# Difference between revisions of "proof"

To prove $\lambda_{\max}(\sum_{j \in I_k \cup \{i\}} a_ja_j^T) \geq \lambda_{\max}(\sum_{j \in I_k} a_ja_j^T) + (x_k^Ta_i)^2$ we begin by finding the subgradient of the function $\lambda_{\max}(\cdot)$ at the matrix $X \in S_n$. To do this we must first define the subgradient.

Definition: A matrix $V \in R^{n \times n}$ is a subgradiant of a convex function $f: R^{n\times n} \rightarrow R$ at $X$ if

$f(Y) \geq f(X) + \left\langle V, Y-X \right\rangle \; \forall \; Y \in \textrm{dom}(f)$

where $\left\langle \cdot \right\rangle$ is the inner product.

The function we are interested in is $\lambda_{\max}(\cdot)$. In order to define the subgradiant of this function we must first ensure it is convex. If $X \in S_n$ then

$\lambda_{\max}(X) = \max_{Y\succeq 0, \textrm{trace}(Y) = 1} \textrm{trace}(YX).$

Thus $\,\lambda_{\max}(X)$ is the maximum of a collection of linear functions which implies that $\lambda_{\max}(\cdot)$ is a convex function.

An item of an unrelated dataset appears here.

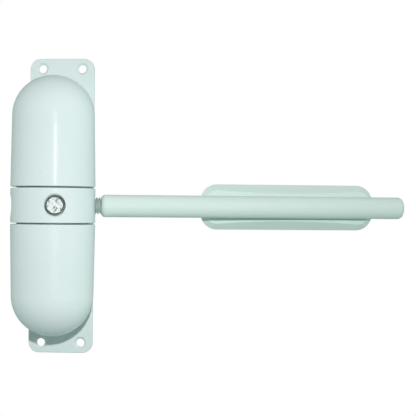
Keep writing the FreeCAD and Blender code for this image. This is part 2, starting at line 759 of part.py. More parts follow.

So, according to our definition of subgradiant we are looking for a matrix $\,V$ such that

$\lambda_{\max}(Y) \geq \lambda_{\max}(X) + \left\langle V, Y-X \right\rangle.$

Since the trace defines an inner product on the space of symmetric matrices we can rewrite this problem as

$\lambda_{\max}(Y) \geq \lambda_{\max}(X) + \textrm{trace}(V(Y-X)).$

Suppose $\,q \in R^n$ is the eigenvector of $\,X$ associated with the largest eigenvalue and $\,\|q\|_2 = 1$. Since $\lambda_{\max}(Y) \geq \textrm{trace}(Yqq^T)$ we have

\begin{align} \lambda_{\max}(Y) & \geq \textrm{trace}(Yqq^T) = \textrm{trace}(Xqq^T) + \textrm{trace}((Y-X)qq^T) \\ &= \lambda_{\max}(X) + \textrm{trace}({(Y-X)qq^T})\\ &= \lambda_{\max}(X) + \textrm{trace}(q^T(Y-X)q) \end{align}

Thus the subgradient is $\,V = qq^T$ where $q \in R^n$ is the eigenvector of $\,X$ associated with the largest eigenvalue and $\|q\|_2 = 1$.

Now if we let $X = \sum_{j \in I_k} a_ja_j^T$ and $Y = \sum_{j \in I_k \cup \{i\}} a_ja_j^T$ and $\,x_k$ be the eigenvector of $\sum_{j \in I_k} a_ja_j^T$ associated with the largest eigenvalue then we have

\begin{align} \lambda_{\max}(\sum_{j \in I_k \cup \{i\}} a_ja_j^T) & \geq \lambda_{\max}(\sum_{j \in I_k} a_ja_j^T) + \textrm{trace}(x_i^T(\sum_{j \in I_k \cup \{i\}} a_ja_j^T-\sum_{j \in I_k \cup \{i\}} a_ja_j^T)x_i) \\ & = \lambda_{\max}(\sum_{j \in I_k} a_ja_j^T) + \textrm{trace}(x_k^T(a_ia_i^T)x_i) \\ & = \lambda_{\max}(\sum_{j \in I_k} a_ja_j^T) + (x_k^Ta_i)^2 \end{align}

Thus, $\lambda_{\max}(\sum_{j \in I_k \cup \{i\}} a_ja_j^T) \geq \lambda_{\max}(\sum_{j \in I_k} a_ja_j^T) + (x_k^Ta_i)^2$.